Disclosure of Financial Information inCircular on Notifiable Transactions

(a)For a VSA, reverse takeover or major acquisition involving acquisition of a company or business, listed issuer must prepare accountants’ report on target for last 3 financial years. Must also include in circular to shareholders a comparative table of audited financial statements taken from listed issuer’s annual reports for last 3 financial years.

(b)If the target asset of a VSA, reverse takeover or major acquisition is a revenue generating asset (other than a company or business) with a net income stream or valuation, circular must include information for last 3 financial years on the net revenue and valuation (if available) for the asset.

(c)Financial information on a target contained in a shareholders circular on major acquisitions, VSAs and reverse takeovers must be prepared using accounting policies materially consistent with those of the listed issuer.

(d)For VSDs involving disposal of a company or business, listed issuer must prepare an accountants’ report on the existing group for last 3 financial years with the business/company being disposed of shown separately as a discontinuing operation.

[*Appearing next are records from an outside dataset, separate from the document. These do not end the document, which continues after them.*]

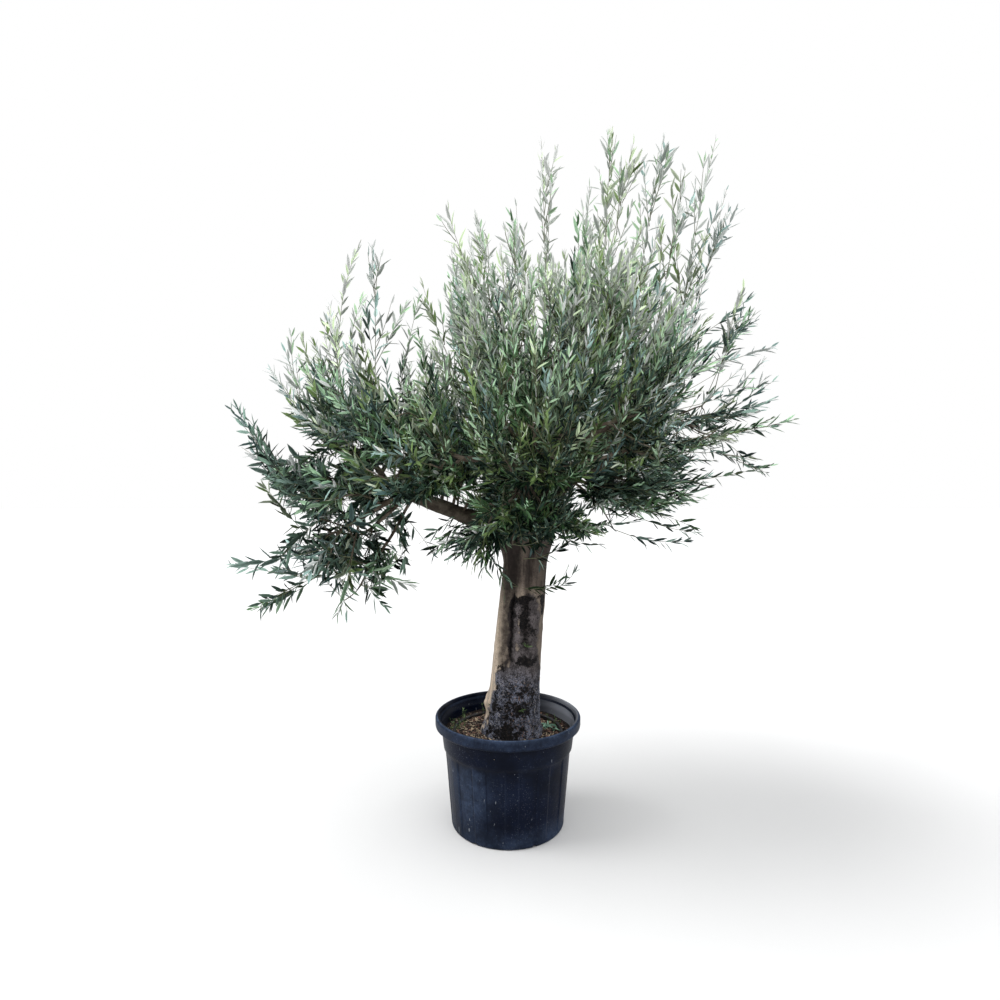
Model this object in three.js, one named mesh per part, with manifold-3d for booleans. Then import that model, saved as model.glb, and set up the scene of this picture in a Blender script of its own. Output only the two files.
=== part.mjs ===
// An olive tree in a round nursery pot: the pot, its root ball and drip ring, the trunk from the
// soil to its fork, five boughs, and the crown as masses of foliage with leafy shoots standing out.
// Millimetres, +Z up. The origin is the centre of the pot's flat underside, and -Y is the front.
import * as THREE from "three";
import { mergeVertices } from "three/addons/utils/BufferGeometryUtils.js";
import Module from "manifold-3d";

const wasm = await Module();
wasm.setup();

// ---- Driving dimensions ---------------------------------------------------------------------

const CLEARANCE = 0.4; // between any two pieces that touch
const WELD = 1e-3; // vertices nearer than this are one vertex
const FRONT = -90; // degrees from +X to the front

const POT = {
  height: 450,
  rimRadius: 300,
  rimInnerRadius: 281,
  rimHeight: 41, // the lip turns out over the wall and hangs this far down
  lip: 4,
  wall: 4.5,
  floor: 6,
  bandTopRadius: 276,
  bandFootRadius: 265.5,
  bandFoot: 322,
  stepHeight: 5,
  ribTopRadius: 259.5,
  footRadius: 232,
  footRounding: 9,
  ribs: 12,
  ribStart: -3, // degrees from the front to the edge of the first rib
  ribShare: 0.4, // share of the pitch that a rib takes; the rest is a recessed panel
  ribEdge: 1.35, // degrees that half of a rib's sloping edge takes
  ribRelief: 3,
  ribFoot: 26,
  ribTaper: 10, // height over which the ribs run out under the step
};

const NOTCH = { count: 6, firstAngle: -34, width: 16, height: 9, depth: 30 };

const SOIL = { level: 372, patchRadius: 138, relief: 8, bedDrop: 3, bedWidth: 26 };

const DRIP_RING = { radius: 222, tube: 5.5, sides: 5, segments: 24 };

const TRUNK = {
  foot: [17, 0],
  top: [90, 6],
  height: 890,
  footRadius: 104,
  waistRadius: 86,
  waist: 0.8, // share of the height where the trunk is slimmest
  forkRadius: 97,
  crotchRadius: 66,
  flare: 16,
  flareHeight: 55,
  bow: 8, // how far the middle stands out of the straight line
  flutes: 5,
  fluteDepth: 0.035,
  sides: 16,
  rings: 10,
};

const BURL = { height: 128, angle: 188, size: 17, spread: 50 };

const LIMB = { sides: 7, steps: 4 };

// Each bough runs from inside the fork, by a point that it bends through, to inside its mass.
const BOUGHS = {
  bough_left: { from: [40, -10, 1180], via: [-150, -45, 1262], to: [-420, -60, 1370], radii: [46, 25] },
  bough_right: { from: [90, -10, 1200], via: [150, -25, 1330], to: [330, -30, 1480], radii: [48, 29] },
  bough_rear: { from: [80, 30, 1200], via: [90, 130, 1330], to: [60, 380, 1500], radii: [43, 26] },
  bough_front: { from: [70, -20, 1200], via: [50, -120, 1330], to: [60, -370, 1480], radii: [36, 22] },
  bough_leader: { from: [72, 10, 1210], via: [70, 20, 1400], to: [120, 20, 1640], radii: [50, 33] },
};

// Each mass of foliage: centre, half sizes along X, Y and Z, and lean in degrees about Y.
const MASSES = {
  foliage_heart: { at: [110, 0, 1450], half: [330, 300, 215], lean: 0 },
  foliage_crown: { at: [170, 0, 1830], half: [430, 440, 280], lean: 0 },
  foliage_top: { at: [330, 20, 2160], half: [330, 390, 250], lean: -8 },
  foliage_shoulder: { at: [-30, 20, 2080], half: [265, 360, 270], lean: 6 },
  foliage_right: { at: [640, -20, 1850], half: [300, 330, 270], lean: -10 },
  foliage_right_tip: { at: [870, 0, 1690], half: [210, 260, 150], lean: -14 },
  foliage_right_low: { at: [560, -40, 1440], half: [300, 300, 165], lean: 4 },
  foliage_left: { at: [-620, 0, 1740], half: [305, 320, 245], lean: 4 },
  foliage_left_low: { at: [-680, -10, 1370], half: [345, 300, 195], lean: -4 },
  foliage_left_hang: { at: [-690, -20, 1085], half: [300, 220, 140], lean: 4 },
  foliage_saddle: { at: [-300, 0, 1630], half: [230, 340, 300], lean: 0 },
  foliage_front: { at: [120, -540, 1690], half: [350, 230, 330], lean: 0 },
  foliage_front_low: { at: [60, -480, 1310], half: [330, 230, 125], lean: 0 },
  foliage_front_left: { at: [-380, -460, 1530], half: [270, 230, 230], lean: 0 },
  foliage_front_right: { at: [560, -460, 1660], half: [270, 250, 270], lean: 0 },
  foliage_rear: { at: [110, 520, 1740], half: [370, 270, 390], lean: 0 },
  foliage_rear_low: { at: [40, 440, 1320], half: [340, 260, 150], lean: 0 },
  foliage_rear_left: { at: [-390, 450, 1590], half: [290, 260, 280], lean: 0 },
  foliage_rear_right: { at: [560, 450, 1710], half: [290, 270, 310], lean: 0 },
  foliage_under: { at: [-150, -110, 1150], half: [170, 160, 95], lean: 10 },
};

const LOBES = { count: 8, height: 0.42, spread: 0.09, slices: 10, rings: 7 };

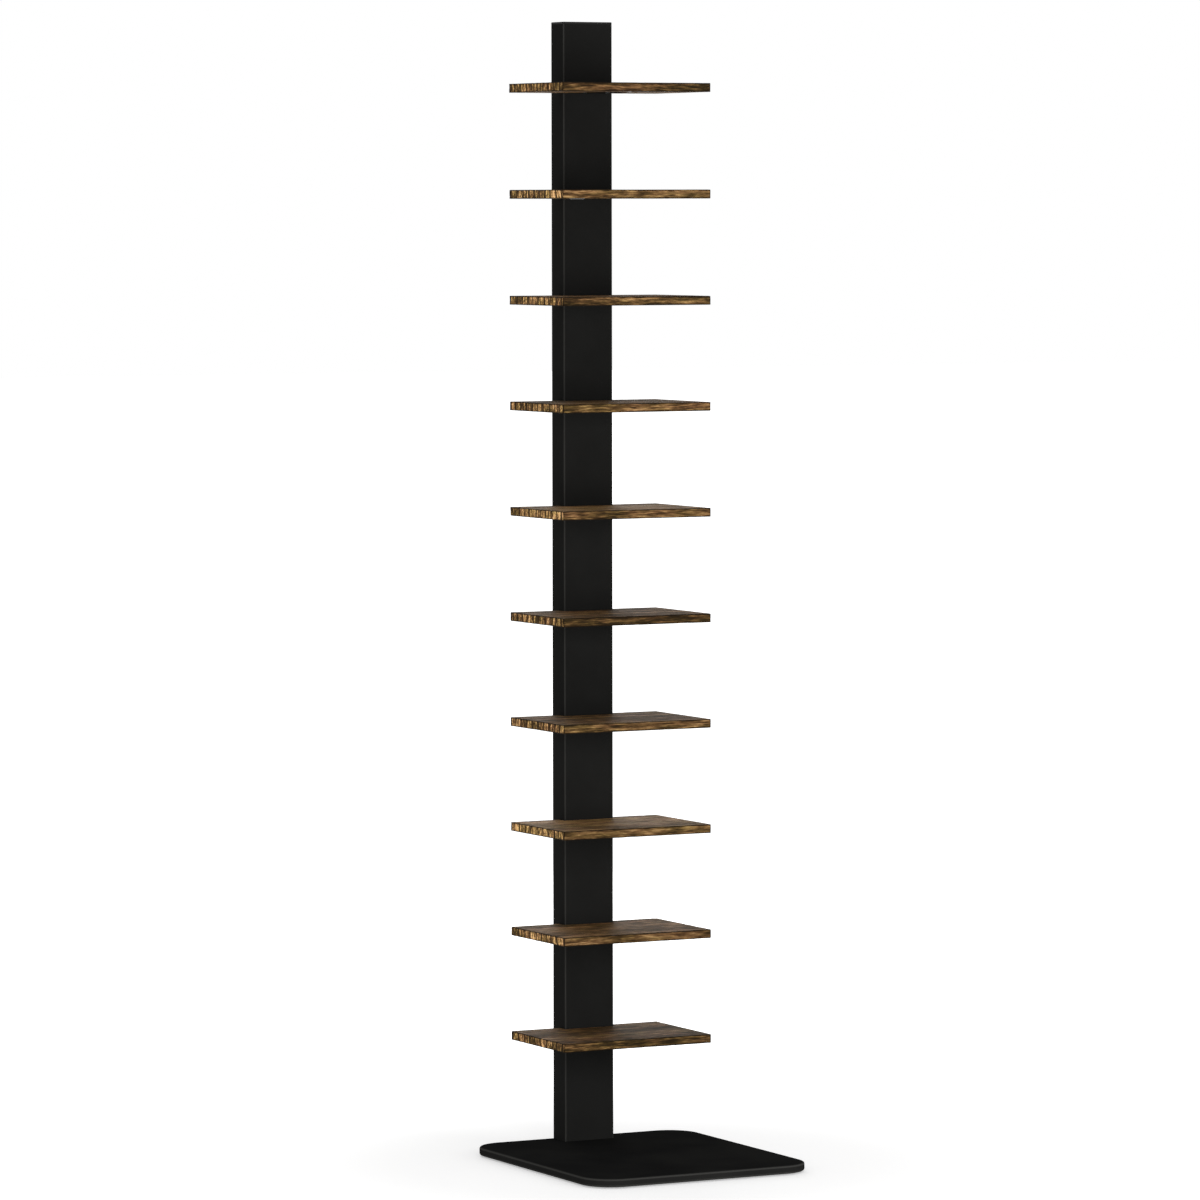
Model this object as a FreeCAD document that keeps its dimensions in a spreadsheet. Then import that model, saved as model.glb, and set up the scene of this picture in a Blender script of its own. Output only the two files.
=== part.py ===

If a revenue generating asset with an identifiable net income stream or valuation is being disposed of, the circular must include information for the last 3 financial years on the net revenue and valuation.

(e)Listed issuer must also include a management discussion and analysis in the circular:

on the target for a major acquisition;

on the enlarged group for a VSA; and

on the remaining group for a VSD.

(f)Circulars for VSAs, reverse takeovers, major acquisitions & VSDs must contain pro-forma financial information on the listed group after the transaction.

(g)For VSAs, major acquisitions or reverse takeovers involving acquisition of a company or business, circular must include pro-forma financial information on enlarged group for latest financial year.

(h)If target of a VSA or reverse takeover is revenue-generating asset with identifiable net income stream or valuation, the circular must include pro-forma P&L statement and net assets statement on the enlarged group for the latest financial year.